--- Start COLLECTED DATA ---

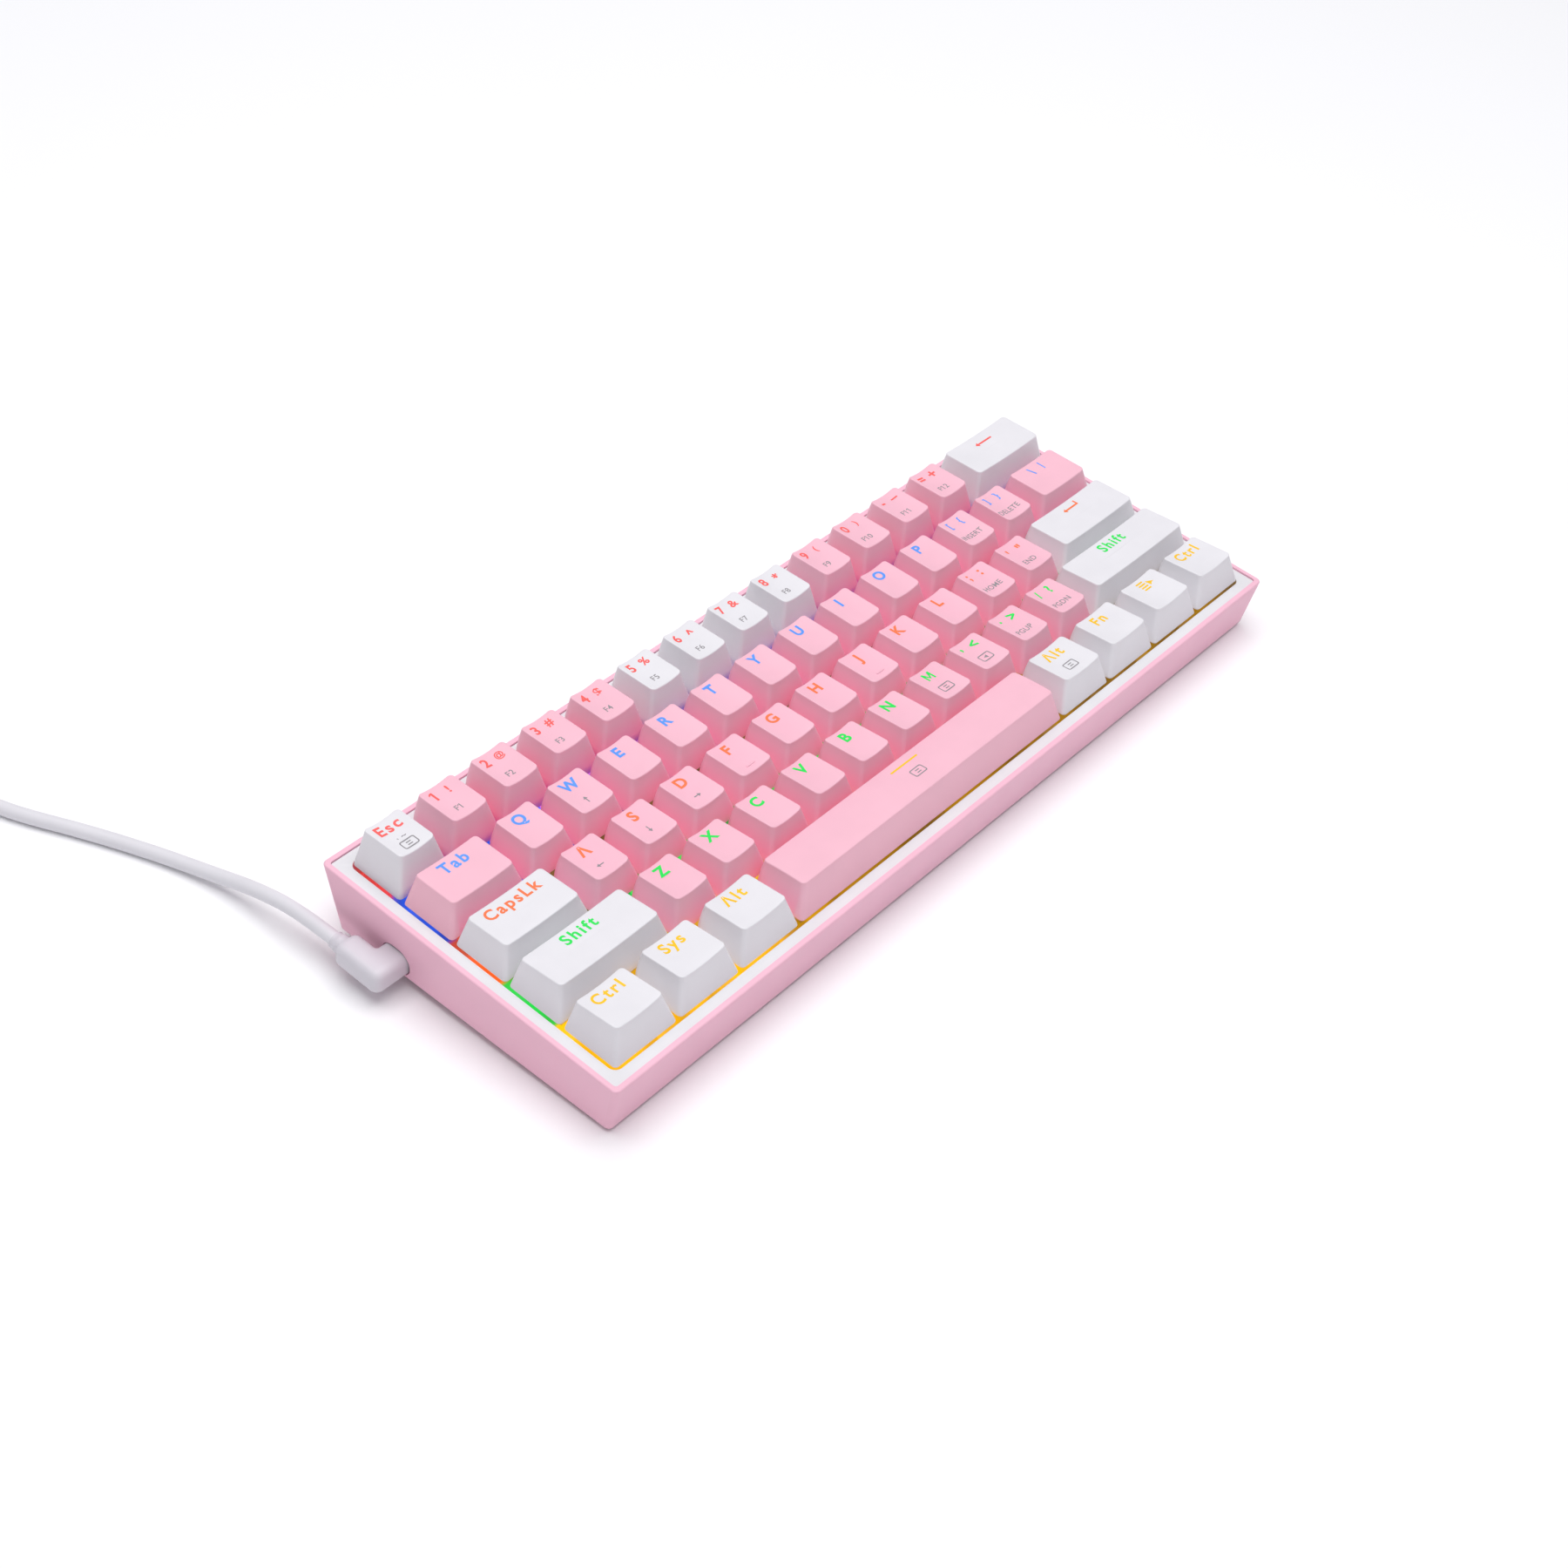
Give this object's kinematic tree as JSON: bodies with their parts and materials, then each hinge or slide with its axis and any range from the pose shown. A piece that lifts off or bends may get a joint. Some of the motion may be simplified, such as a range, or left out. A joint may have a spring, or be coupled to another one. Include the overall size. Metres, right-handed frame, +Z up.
{
  "type": "mechanical keyboard",
  "caption": "Compact mechanical keyboard: sprung sculpted keycaps on a plate in a two-part case with rubber feet, a side socket and a detachable cable.",
  "frame": {"origin": "on the surface that the keyboard stands on, under the middle of the case", "axes": "+X towards the typist's right along the rows of keys, +Y away from the typist, +Z up; the key plane is raised 4 degrees at the back"},
  "size_m": [0.3879, 0.2659, 0.0362],
  "materials": {
    "case_pink": "fine matt, moulded",
    "frame_white": "satin",
    "plate_paint": "satin white paint",
    "circuit_board": "solder mask",
    "switch_housing": "smoky moulded plastic",
    "spring_steel": "bright wire",
    "contact_brass": "bright",
    "led_lens": "clear lens",
    "stabiliser_plastic": "moulded",
    "wire_steel": "bright wire",
    "screw_steel": "zinc plated",
    "foot_rubber": "matt",
    "socket_steel": "stamped",
    "chip_plastic": "moulded epoxy",
    "plug_plastic": "satin white",
    "cable_jacket": "soft jacket",
    "key_pink": "satin",
    "key_white": "satin"
  },
  "bodies": {
    "base": {"bottom_case": "case_pink", "top_frame": "frame_white", "switch_plate": "plate_paint", "circuit_board": "circuit_board", "switch_housings": "switch_housing", "switch_springs": "spring_steel", "switch_contacts": "contact_brass", "backlight_leds": "led_lens", "stabiliser_housings": "stabiliser_plastic", "circuit_board_screws": "screw_steel", "rubber_feet": "foot_rubber", "usb_socket": "socket_steel", "controller_chip": "chip_plastic"},
    "cable": {"usb_c_plug": "plug_plastic", "usb_cable": "cable_jacket", "usb_cable_coil": "cable_jacket", "usb_a_plug": "plug_plastic"},
    "key_a": {"key_a": "key_pink"},
    "key_b": {"key_b": "key_pink"},
    "key_c": {"key_c": "key_pink"},
    "key_d": {"key_d": "key_pink"},
    "key_e": {"key_e": "key_pink"},
    "key_f": {"key_f": "key_pink"},
    "key_g": {"key_g": "key_pink"},
    "key_h": {"key_h": "key_pink"},
    "key_i": {"key_i": "key_pink"},
    "key_j": {"key_j": "key_pink"},
    "key_k": {"key_k": "key_pink"},
    "key_l": {"key_l": "key_pink"},
    "key_m": {"key_m": "key_pink"},
    "key_n": {"key_n": "key_pink"},
    "key_o": {"key_o": "key_pink"},
    "key_p": {"key_p": "key_pink"},
    "key_q": {"key_q": "key_pink"},
    "key_r": {"key_r": "key_pink"},
    "key_s": {"key_s": "key_pink"},
    "key_t": {"key_t": "key_pink"},
    "key_u": {"key_u": "key_pink"},
    "key_v": {"key_v": "key_pink"},
    "key_w": {"key_w": "key_pink"},
    "key_x": {"key_x": "key_pink"},
    "key_y": {"key_y": "key_pink"},
    "key_z": {"key_z": "key_pink"},
    "key_escape": {"key_escape": "key_white"},
    "key_backspace": {"key_backspace": "key_white"},
    "key_tab": {"key_tab": "key_pink"},
    "key_caps_lock": {"key_caps_lock": "key_white"},
    "key_enter": {"key_enter": "key_white"},
    "key_left_shift": {"key_left_shift": "key_white"},
    "key_right_shift": {"key_right_shift": "key_white"},
    "key_space": {"key_space": "key_pink"},
    "key_left_ctrl": {"key_left_ctrl": "key_white"},
    "key_left_alt": {"key_left_alt": "key_white"},
    "pink_number_and_symbol_keys": {"pink_number_and_symbol_keys": "key_pink"},
    "white_number_and_modifier_keys": {"white_number_and_modifier_keys": "key_white"},
    "stabiliser_wire_backspace": {"stabiliser_wire_backspace": "wire_steel"},
    "stabiliser_wire_enter": {"stabiliser_wire_enter": "wire_steel"},
    "stabiliser_wire_left_shift": {"stabiliser_wire_left_shift": "wire_steel"},
    "stabiliser_wire_right_shift": {"stabiliser_wire_right_shift": "wire_steel"},
    "stabiliser_wire_space": {"stabiliser_wire_space": "wire_steel"}
  },
  "joints": [
    {"name": "cable_unplug", "type": "slide", "parent": "base", "child": "cable", "axis": [-1, 0, 0], "range_m": [0, 0.008]},
    {"name": "key_a_press", "type": "slide", "parent": "base", "child": "key_a", "axis": [0, 0.0698, -0.9976], "range_m": [0, 0.004], "stiffness_N_per_m": 90, "springref_m": -0.0028, "deforming": ["switch_springs"]},
    {"name": "key_b_press", "type": "slide", "parent": "base", "child": "key_b", "axis": [0, 0.0698, -0.9976], "range_m": [0, 0.004], "stiffness_N_per_m": 90, "springref_m": -0.0028, "deforming": ["switch_springs"]},
    {"name": "key_c_press", "type": "slide", "parent": "base", "child": "key_c", "axis": [0, 0.0698, -0.9976], "range_m": [0, 0.004], "stiffness_N_per_m": 90, "springref_m": -0.0028, "deforming": ["switch_springs"]},
    {"name": "key_d_press", "type": "slide", "parent": "base", "child": "key_d", "axis": [0, 0.0698, -0.9976], "range_m": [0, 0.004], "stiffness_N_per_m": 90, "springref_m": -0.0028, "deforming": ["switch_springs"]},
    {"name": "key_e_press", "type": "slide", "parent": "base", "child": "key_e", "axis": [0, 0.0698, -0.9976], "range_m": [0, 0.004], "stiffness_N_per_m": 90, "springref_m": -0.0028, "deforming": ["switch_springs"]},
    {"name": "key_f_press", "type": "slide", "parent": "base", "child": "key_f", "axis": [0, 0.0698, -0.9976], "range_m": [0, 0.004], "stiffness_N_per_m": 90, "springref_m": -0.0028, "deforming": ["switch_springs"]},
    {"name": "key_g_press", "type": "slide", "parent": "base", "child": "key_g", "axis": [0, 0.0698, -0.9976], "range_m": [0, 0.004], "stiffness_N_per_m": 90, "springref_m": -0.0028, "deforming": ["switch_springs"]},
    {"name": "key_h_press", "type": "slide", "parent": "base", "child": "key_h", "axis": [0, 0.0698, -0.9976], "range_m": [0, 0.004], "stiffness_N_per_m": 90, "springref_m": -0.0028, "deforming": ["switch_springs"]},
    {"name": "key_i_press", "type": "slide", "parent": "base", "child": "key_i", "axis": [0, 0.0698, -0.9976], "range_m": [0, 0.004], "stiffness_N_per_m": 90, "springref_m": -0.0028, "deforming": ["switch_springs"]},
    {"name": "key_j_press", "type": "slide", "parent": "base", "child": "key_j", "axis": [0, 0.0698, -0.9976], "range_m": [0, 0.004], "stiffness_N_per_m": 90, "springref_m": -0.0028, "deforming": ["switch_springs"]},
    {"name": "key_k_press", "type": "slide", "parent": "base", "child": "key_k", "axis": [0, 0.0698, -0.9976], "range_m": [0, 0.004], "stiffness_N_per_m": 90, "springref_m": -0.0028, "deforming": ["switch_springs"]},
    {"name": "key_l_press", "type": "slide", "parent": "base", "child": "key_l", "axis": [0, 0.0698, -0.9976], "range_m": [0, 0.004], "stiffness_N_per_m": 90, "springref_m": -0.0028, "deforming": ["switch_springs"]},
    {"name": "key_m_press", "type": "slide", "parent": "base", "child": "key_m", "axis": [0, 0.0698, -0.9976], "range_m": [0, 0.004], "stiffness_N_per_m": 90, "springref_m": -0.0028, "deforming": ["switch_springs"]},
    {"name": "key_n_press", "type": "slide", "parent": "base", "child": "key_n", "axis": [0, 0.0698, -0.9976], "range_m": [0, 0.004], "stiffness_N_per_m": 90, "springref_m": -0.0028, "deforming": ["switch_springs"]},
    {"name": "key_o_press", "type": "slide", "parent": "base", "child": "key_o", "axis": [0, 0.0698, -0.9976], "range_m": [0, 0.004], "stiffness_N_per_m": 90, "springref_m": -0.0028, "deforming": ["switch_springs"]},
    {"name": "key_p_press", "type": "slide", "parent": "base", "child": "key_p", "axis": [0, 0.0698, -0.9976], "range_m": [0, 0.004], "stiffness_N_per_m": 90, "springref_m": -0.0028, "deforming": ["switch_springs"]},
    {"name": "key_q_press", "type": "slide", "parent": "base", "child": "key_q", "axis": [0, 0.0698, -0.9976], "range_m": [0, 0.004], "stiffness_N_per_m": 90, "springref_m": -0.0028, "deforming": ["switch_springs"]},
    {"name": "key_r_press", "type": "slide", "parent": "base", "child": "key_r", "axis": [0, 0.0698, -0.9976], "range_m": [0, 0.004], "stiffness_N_per_m": 90, "springref_m": -0.0028, "deforming": ["switch_springs"]},
    {"name": "key_s_press", "type": "slide", "parent": "base", "child": "key_s", "axis": [0, 0.0698, -0.9976], "range_m": [0, 0.004], "stiffness_N_per_m": 90, "springref_m": -0.0028, "deforming": ["switch_springs"]},
    {"name": "key_t_press", "type": "slide", "parent": "base", "child": "key_t", "axis": [0, 0.0698, -0.9976], "range_m": [0, 0.004], "stiffness_N_per_m": 90, "springref_m": -0.0028, "deforming": ["switch_springs"]},
    {"name": "key_u_press", "type": "slide", "parent": "base", "child": "key_u", "axis": [0, 0.0698, -0.9976], "range_m": [0, 0.004], "stiffness_N_per_m": 90, "springref_m": -0.0028, "deforming": ["switch_springs"]},
    {"name": "key_v_press", "type": "slide", "parent": "base", "child": "key_v", "axis": [0, 0.0698, -0.9976], "range_m": [0, 0.004], "stiffness_N_per_m": 90, "springref_m": -0.0028, "deforming": ["switch_springs"]},
    {"name": "key_w_press", "type": "slide", "parent": "base", "child": "key_w", "axis": [0, 0.0698, -0.9976], "range_m": [0, 0.004], "stiffness_N_per_m": 90, "springref_m": -0.0028, "deforming": ["switch_springs"]},
    {"name": "key_x_press", "type": "slide", "parent": "base", "child": "key_x", "axis": [0, 0.0698, -0.9976], "range_m": [0, 0.004], "stiffness_N_per_m": 90, "springref_m": -0.0028, "deforming": ["switch_springs"]},
    {"name": "key_y_press", "type": "slide", "parent": "base", "child": "key_y", "axis": [0, 0.0698, -0.9976], "range_m": [0, 0.004], "stiffness_N_per_m": 90, "springref_m": -0.0028, "deforming": ["switch_springs"]},
    {"name": "key_z_press", "type": "slide", "parent": "base", "child": "key_z", "axis": [0, 0.0698, -0.9976], "range_m": [0, 0.004], "stiffness_N_per_m": 90, "springref_m": -0.0028, "deforming": ["switch_springs"]},
    {"name": "key_escape_press", "type": "slide", "parent": "base", "child": "key_escape", "axis": [0, 0.0698, -0.9976], "range_m": [0, 0.004], "stiffness_N_per_m": 90, "springref_m": -0.0028, "deforming": ["switch_springs"]},
    {"name": "key_backspace_press", "type": "slide", "parent": "base", "child": "key_backspace", "axis": [0, 0.0698, -0.9976], "range_m": [0, 0.004], "stiffness_N_per_m": 90, "springref_m": -0.0028, "deforming": ["switch_springs"]},
    {"name": "key_tab_press", "type": "slide", "parent": "base", "child": "key_tab", "axis": [0, 0.0698, -0.9976], "range_m": [0, 0.004], "stiffness_N_per_m": 90, "springref_m": -0.0028, "deforming": ["switch_springs"]},
    {"name": "key_caps_lock_press", "type": "slide", "parent": "base", "child": "key_caps_lock", "axis": [0, 0.0698, -0.9976], "range_m": [0, 0.004], "stiffness_N_per_m": 90, "springref_m": -0.0028, "deforming": ["switch_springs"]},
    {"name": "key_enter_press", "type": "slide", "parent": "base", "child": "key_enter", "axis": [0, 0.0698, -0.9976], "range_m": [0, 0.004], "stiffness_N_per_m": 90, "springref_m": -0.0028, "deforming": ["switch_springs"]},
    {"name": "key_left_shift_press", "type": "slide", "parent": "base", "child": "key_left_shift", "axis": [0, 0.0698, -0.9976], "range_m": [0, 0.004], "stiffness_N_per_m": 90, "springref_m": -0.0028, "deforming": ["switch_springs"]},
    {"name": "key_right_shift_press", "type": "slide", "parent": "base", "child": "key_right_shift", "axis": [0, 0.0698, -0.9976], "range_m": [0, 0.004], "stiffness_N_per_m": 90, "springref_m": -0.0028, "deforming": ["switch_springs"]},
    {"name": "key_space_press", "type": "slide", "parent": "base", "child": "key_space", "axis": [0, 0.0698, -0.9976], "range_m": [0, 0.004], "stiffness_N_per_m": 90, "springref_m": -0.0028, "deforming": ["switch_springs"]},
    {"name": "key_left_ctrl_press", "type": "slide", "parent": "base", "child": "key_left_ctrl", "axis": [0, 0.0698, -0.9976], "range_m": [0, 0.004], "stiffness_N_per_m": 90, "springref_m": -0.0028, "deforming": ["switch_springs"]},
    {"name": "key_left_alt_press", "type": "slide", "parent": "base", "child": "key_left_alt", "axis": [0, 0.0698, -0.9976], "range_m": [0, 0.004], "stiffness_N_per_m": 90, "springref_m": -0.0028, "deforming": ["switch_springs"]},
    {"name": "pink_number_and_symbol_keys_press", "type": "slide", "parent": "base", "child": "pink_number_and_symbol_keys", "axis": [0, 0.0698, -0.9976], "range_m": [0, 0.004], "stiffness_N_per_m": 1440, "springref_m": -0.0028, "deforming": ["switch_springs"]},
    {"name": "white_number_and_modifier_keys_press", "type": "slide", "parent": "base", "child": "white_number_and_modifier_keys", "axis": [0, 0.0698, -0.9976], "range_m": [0, 0.004], "stiffness_N_per_m": 810, "springref_m": -0.0028, "deforming": ["switch_springs"]},
    {"name": "stabiliser_wire_backspace_turn", "type": "hinge", "parent": "base", "child": "stabiliser_wire_backspace", "pos_m": [0.12383, 0.04672, 0.01472], "axis": [1, 0, 0], "range_deg": [0, 29]},
    {"name": "stabiliser_wire_enter_turn", "type": "hinge", "parent": "base", "child": "stabiliser_wire_enter", "pos_m": [0.12144, 0.00871, 0.01206], "axis": [1, 0, 0], "range_deg": [0, 29]},
    {"name": "stabiliser_wire_left_shift_turn", "type": "hinge", "parent": "base", "child": "stabiliser_wire_left_shift", "pos_m": [-0.12144, -0.01029, 0.01073], "axis": [1, 0, 0], "range_deg": [0, 29]},
    {"name": "stabiliser_wire_right_shift_turn", "type": "hinge", "parent": "base", "child": "stabiliser_wire_right_shift", "pos_m": [0.11668, -0.01029, 0.01073], "axis": [1, 0, 0], "range_deg": [0, 29]},
    {"name": "stabiliser_wire_space_turn", "type": "hinge", "parent": "base", "child": "stabiliser_wire_space", "pos_m": [-0.01191, -0.0293, 0.0094], "axis": [1, 0, 0], "range_deg": [0, 29]}
  ],
  "couplings": [
    {"joint": "stabiliser_wire_backspace_turn", "follows": "key_backspace_press", "rad_per_m": 126.34},
    {"joint": "stabiliser_wire_enter_turn", "follows": "key_enter_press", "rad_per_m": 126.34},
    {"joint": "stabiliser_wire_left_shift_turn", "follows": "key_left_shift_press", "rad_per_m": 126.34},
    {"joint": "stabiliser_wire_right_shift_turn", "follows": "key_right_shift_press", "rad_per_m": 126.34},
    {"joint": "stabiliser_wire_space_turn", "follows": "key_space_press", "rad_per_m": 126.34}
  ]
}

--- End COLLECTED DATA ---

Copy all lines from the material that hold "with".

Give this object's kinematic tree as JSON: bodies with their parts and materials, then each hinge or slide with its axis and any range from the pose shown. A piece that lifts off or bends may get a joint. Some of the motion may be simplified, such as a range, or left out. A joint may have a spring, or be coupled to another one. Include the overall size. Metres, right-handed frame, +Z up.
  "caption": "Compact mechanical keyboard: sprung sculpted keycaps on a plate in a two-part case with rubber feet, a side socket and a detachable cable.",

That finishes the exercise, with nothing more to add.